**WHAT TO DO:**
Every entry here needs to be repeated exactly.

(A block of data)

■ ■ ■ ■

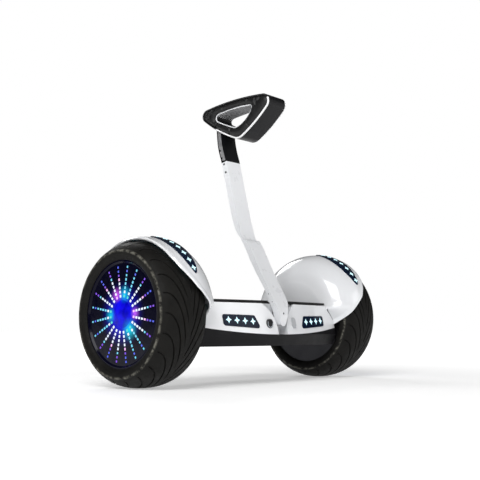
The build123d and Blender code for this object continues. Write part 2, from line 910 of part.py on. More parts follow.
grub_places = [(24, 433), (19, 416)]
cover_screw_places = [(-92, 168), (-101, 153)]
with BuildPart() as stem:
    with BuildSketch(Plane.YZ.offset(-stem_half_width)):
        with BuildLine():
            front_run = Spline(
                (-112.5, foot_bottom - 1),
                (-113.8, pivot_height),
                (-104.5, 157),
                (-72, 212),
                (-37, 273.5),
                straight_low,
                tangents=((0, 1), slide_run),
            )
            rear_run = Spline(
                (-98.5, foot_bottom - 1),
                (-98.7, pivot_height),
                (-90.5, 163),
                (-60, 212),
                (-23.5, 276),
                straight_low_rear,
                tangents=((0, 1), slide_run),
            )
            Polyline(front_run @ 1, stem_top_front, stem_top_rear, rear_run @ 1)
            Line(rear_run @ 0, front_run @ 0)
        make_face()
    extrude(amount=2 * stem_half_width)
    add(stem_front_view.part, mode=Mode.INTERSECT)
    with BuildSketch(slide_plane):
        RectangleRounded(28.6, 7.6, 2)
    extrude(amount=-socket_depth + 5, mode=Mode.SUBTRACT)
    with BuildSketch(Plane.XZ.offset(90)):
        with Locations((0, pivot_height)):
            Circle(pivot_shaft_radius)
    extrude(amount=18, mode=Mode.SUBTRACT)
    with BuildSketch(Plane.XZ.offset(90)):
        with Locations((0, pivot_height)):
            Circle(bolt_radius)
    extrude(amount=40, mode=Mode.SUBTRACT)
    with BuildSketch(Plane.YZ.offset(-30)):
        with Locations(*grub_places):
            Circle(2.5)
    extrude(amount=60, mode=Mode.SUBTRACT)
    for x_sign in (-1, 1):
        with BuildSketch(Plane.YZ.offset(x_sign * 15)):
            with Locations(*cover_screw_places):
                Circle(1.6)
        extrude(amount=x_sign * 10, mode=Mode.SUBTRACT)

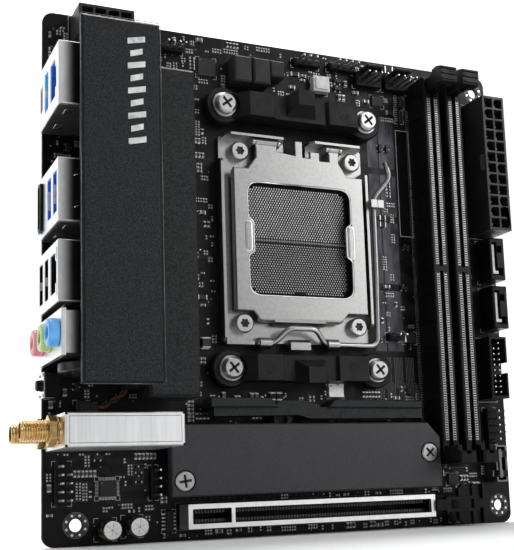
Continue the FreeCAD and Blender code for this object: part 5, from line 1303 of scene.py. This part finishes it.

■ ■ ■ ■

**WORKED ANSWER:**
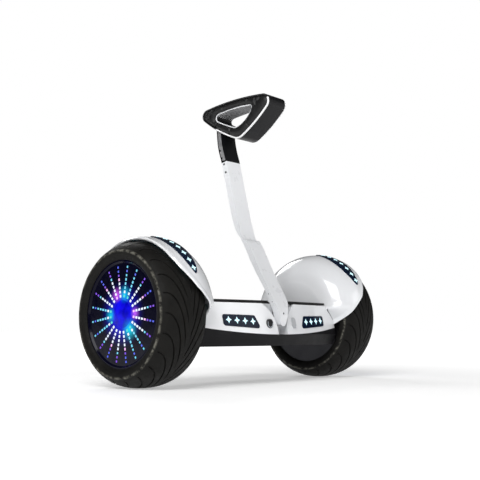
The build123d and Blender code for this object continues. Write part 2, from line 910 of part.py on. More parts follow.
grub_places = [(24, 433), (19, 416)]
cover_screw_places = [(-92, 168), (-101, 153)]
with BuildPart() as stem:
    with BuildSketch(Plane.YZ.offset(-stem_half_width)):
        with BuildLine():
            front_run = Spline(
                (-112.5, foot_bottom - 1),
                (-113.8, pivot_height),
                (-104.5, 157),
                (-72, 212),
                (-37, 273.5),
                straight_low,
                tangents=((0, 1), slide_run),
            )
            rear_run = Spline(
                (-98.5, foot_bottom - 1),
                (-98.7, pivot_height),
                (-90.5, 163),
                (-60, 212),
                (-23.5, 276),
                straight_low_rear,
                tangents=((0, 1), slide_run),
            )
            Polyline(front_run @ 1, stem_top_front, stem_top_rear, rear_run @ 1)
            Line(rear_run @ 0, front_run @ 0)
        make_face()
    extrude(amount=2 * stem_half_width)
    add(stem_front_view.part, mode=Mode.INTERSECT)
    with BuildSketch(slide_plane):
        RectangleRounded(28.6, 7.6, 2)
    extrude(amount=-socket_depth + 5, mode=Mode.SUBTRACT)
    with BuildSketch(Plane.XZ.offset(90)):
        with Locations((0, pivot_height)):
            Circle(pivot_shaft_radius)
    extrude(amount=18, mode=Mode.SUBTRACT)
    with BuildSketch(Plane.XZ.offset(90)):
        with Locations((0, pivot_height)):
            Circle(bolt_radius)
    extrude(amount=40, mode=Mode.SUBTRACT)
    with BuildSketch(Plane.YZ.offset(-30)):
        with Locations(*grub_places):
            Circle(2.5)
    extrude(amount=60, mode=Mode.SUBTRACT)
    for x_sign in (-1, 1):
        with BuildSketch(Plane.YZ.offset(x_sign * 15)):
            with Locations(*cover_screw_places):
                Circle(1.6)
        extrude(amount=x_sign * 10, mode=Mode.SUBTRACT)

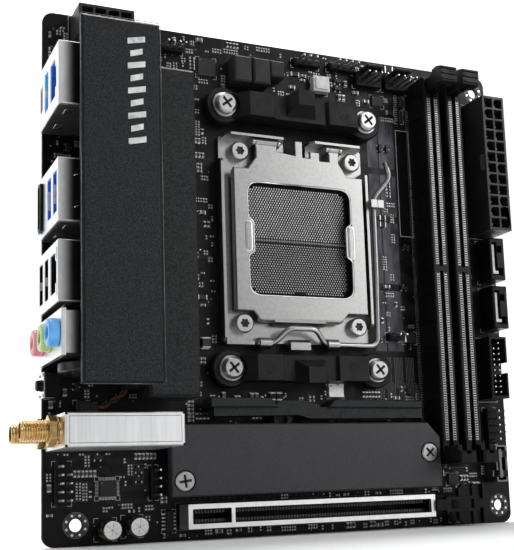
Continue the FreeCAD and Blender code for this object: part 5, from line 1303 of scene.py. This part finishes it.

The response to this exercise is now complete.